Look for "JSON" in each line of the entries, and return the matching lines.

########

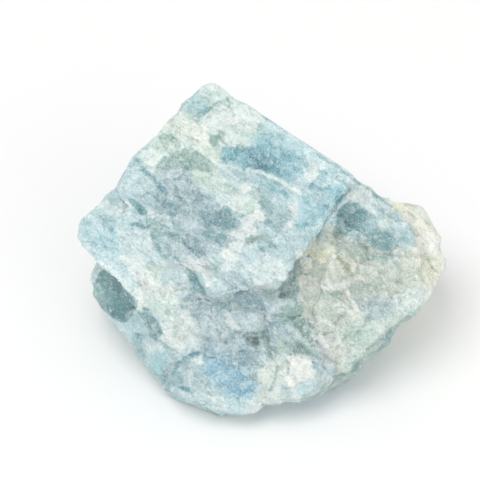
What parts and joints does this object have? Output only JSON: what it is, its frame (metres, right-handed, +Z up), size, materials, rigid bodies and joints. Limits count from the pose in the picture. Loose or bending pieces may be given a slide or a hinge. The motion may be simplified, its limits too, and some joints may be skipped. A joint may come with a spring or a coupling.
{
  "type": "rough aquamarine crystal",
  "caption": "Rough lump of massive blue-green aquamarine with a raised slab, broken ledges and a pale feldspar patch, resting on a flat break.",
  "frame": {"origin": "middle of the lump's bounding box, on the surface it rests on", "axes": "+Z up, +X to the right along the lump's length, the broad broken face looks along -Y and up"},
  "size_m": [0.0528, 0.0438, 0.0314],
  "materials": {
    "aquamarine": "milky translucent beryl with a waxy to vitreous broken surface, white and grey patches and a cream feldspar end"
  },
  "bodies": {
    "root": {"aquamarine_crystal": "aquamarine"}
  },
  "joints": []
}
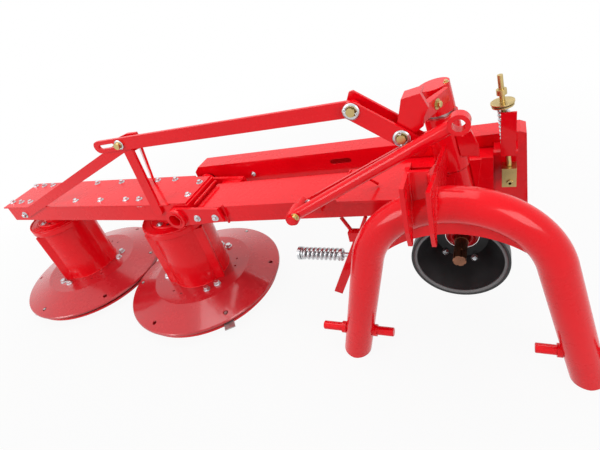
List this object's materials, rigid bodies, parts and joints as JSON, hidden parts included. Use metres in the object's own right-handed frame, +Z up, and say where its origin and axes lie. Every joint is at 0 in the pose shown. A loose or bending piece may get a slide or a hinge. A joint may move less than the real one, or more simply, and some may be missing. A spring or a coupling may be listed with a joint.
{
  "type": "rotary drum mower",
  "caption": "Tractor-mounted drum mower: cutting drums with discs under a box beam, hinged to a main beam that swings on a leaning pivot in an arched hitch frame.",
  "frame": {"origin": "middle of the whole machine's footprint, on the floor that the skid dishes and the arch's feet stand on", "axes": "+X along the beams from the outer drum to the hitch, +Y away from the tractor, +Z up"},
  "size_m": [2.494, 0.666, 0.824],
  "materials": {
    "red_paint": "gloss",
    "zinc_steel": "bright zinc",
    "yellow_zinc": "yellow zinc plating",
    "bare_shaft": "oiled, rust tinted",
    "knife_steel": "ground",
    "black_plastic": "moulded",
    "cast_grey": "cast, dark"
  },
  "bodies": {
    "hitch_frame": {"hitch_arch": "red_paint", "arch_web": "red_paint", "hitch_pins": "red_paint", "cheek_left": "red_paint", "cheek_right": "red_paint", "head_panel": "red_paint", "head_deck": "red_paint", "pivot_tube": "red_paint", "ring_bracket": "red_paint"},
    "swing_head": {"pivot_shaft": "red_paint", "pivot_cap": "red_paint", "head_block": "red_paint", "tilt_pin": "red_paint", "lever_pivot_pin": "yellow_zinc"},
    "main_beam": {"main_beam": "red_paint", "beam_top_plate": "red_paint", "hinge_arms": "red_paint", "beam_fork": "red_paint", "beam_lug": "red_paint", "belt_guard": "red_paint", "drive_box": "red_paint", "input_housing": "red_paint", "shaft_guard": "black_plastic", "tensioner_bracket": "red_paint", "tensioner_rod": "yellow_zinc", "tensioner_spring": "zinc_steel", "tensioner_clevis": "yellow_zinc", "release_hanger": "red_paint", "release_rod": "zinc_steel", "release_lever": "red_paint", "release_spring": "zinc_steel", "hook_rod": "red_paint"},
    "input_shaft": {"input_shaft": "bare_shaft", "drive_pulley": "cast_grey"},
    "driven_pulley": {"driven_pulley": "cast_grey"},
    "cutter_unit": {"cutter_beam": "red_paint", "cover_plate": "red_paint", "stay_outer": "red_paint", "stay_inner": "red_paint", "stay_rear": "red_paint", "hinge_pins": "red_paint", "drum_cap_inner": "red_paint", "drum_cap_outer": "red_paint"},
    "drum_inner": {"drum_inner": "red_paint", "disc_inner": "red_paint", "knives_inner": "knife_steel"},
    "drum_outer": {"drum_outer": "red_paint", "disc_outer": "red_paint", "knives_outer": "knife_steel"},
    "skid_dish_inner": {"skid_dish_inner": "red_paint"},
    "skid_dish_outer": {"skid_dish_outer": "red_paint"},
    "lever": {"lever": "red_paint", "lever_tip_pin": "yellow_zinc"},
    "long_bar": {"long_bar": "red_paint", "apex_pin": "yellow_zinc"},
    "flat_link": {"flat_link": "red_paint"},
    "transport_rod": {"transport_rod": "red_paint"}
  },
  "joints": [
    {"name": "head_swing", "type": "hinge", "parent": "hitch_frame", "child": "swing_head", "pos_m": [0.779, 0.03, 0.718], "axis": [0.1564, 0, -0.9877], "range_deg": [0, 90]},
    {"name": "beam_tilt", "type": "hinge", "parent": "swing_head", "child": "main_beam", "pos_m": [0.723, 0, 0.462], "axis": [0, 1, 0], "range_deg": [-4, 3]},
    {"name": "input_spin", "type": "hinge", "parent": "main_beam", "child": "input_shaft", "pos_m": [0.831, 0, 0.355], "axis": [0, 1, 0], "continuous": true},
    {"name": "driven_pulley_spin", "type": "hinge", "parent": "main_beam", "child": "driven_pulley", "pos_m": [-0.121, 0, 0.448], "axis": [0, 1, 0], "continuous": true},
    {"name": "cutter_hinge", "type": "hinge", "parent": "main_beam", "child": "cutter_unit", "pos_m": [-0.121, 0, 0.448], "axis": [0, 1, 0], "range_deg": [-8, 12]},
    {"name": "drum_inner_spin", "type": "hinge", "parent": "cutter_unit", "child": "drum_inner", "pos_m": [-0.239, 0, 0.1], "axis": [0, 0, 1], "continuous": true},
    {"name": "drum_outer_spin", "type": "hinge", "parent": "cutter_unit", "child": "drum_outer", "pos_m": [-0.914, 0, 0.1], "axis": [0, 0, 1], "continuous": true},
    {"name": "skid_dish_inner_spin", "type": "hinge", "parent": "cutter_unit", "child": "skid_dish_inner", "pos_m": [-0.239, 0, 0.01], "axis": [0, 0, 1], "continuous": true},
    {"name": "skid_dish_outer_spin", "type": "hinge", "parent": "cutter_unit", "child": "skid_dish_outer", "pos_m": [-0.914, 0, 0.01], "axis": [0, 0, 1], "continuous": true},
    {"name": "lever_turn", "type": "hinge", "parent": "swing_head", "child": "lever", "pos_m": [0.712, -0.117, 0.704], "axis": [0, 1, 0], "range_deg": [-20, 20]},
    {"name": "long_bar_turn", "type": "hinge", "parent": "lever", "child": "long_bar", "pos_m": [0.6, -0.117, 0.785], "axis": [0, 1, 0], "range_deg": [-30, 30]},
    {"name": "flat_link_turn", "type": "hinge", "parent": "main_beam", "child": "flat_link", "pos_m": [0.414, -0.117, 0.507], "axis": [0, 1, 0], "range_deg": [-20, 20]},
    {"name": "transport_rod_turn", "type": "hinge", "parent": "main_beam", "child": "transport_rod", "pos_m": [0.379, -0.168, 0.498], "axis": [0, -1, 0], "range_deg": [0, 90]}
  ],
  "couplings": [
    {"joint": "driven_pulley_spin", "follows": "input_spin", "ratio": 2},
    {"joint": "drum_inner_spin", "follows": "input_spin", "ratio": 3.5},
    {"joint": "drum_outer_spin", "follows": "input_spin", "ratio": -3.5},
    {"joint": "lever_turn", "follows": "beam_tilt", "ratio": -4.5},
    {"joint": "long_bar_turn", "follows": "beam_tilt", "ratio": 6.1},
    {"joint": "flat_link_turn", "follows": "beam_tilt", "ratio": -0.47}
  ]
}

########

◆ Output below:
What parts and joints does this object have? Output only JSON: what it is, its frame (metres, right-handed, +Z up), size, materials, rigid bodies and joints. Limits count from the pose in the picture. Loose or bending pieces may be given a slide or a hinge. The motion may be simplified, its limits too, and some joints may be skipped. A joint may come with a spring or a coupling.
List this object's materials, rigid bodies, parts and joints as JSON, hidden parts included. Use metres in the object's own right-handed frame, +Z up, and say where its origin and axes lie. Every joint is at 0 in the pose shown. A loose or bending piece may get a slide or a hinge. A joint may move less than the real one, or more simply, and some may be missing. A spring or a coupling may be listed with a joint.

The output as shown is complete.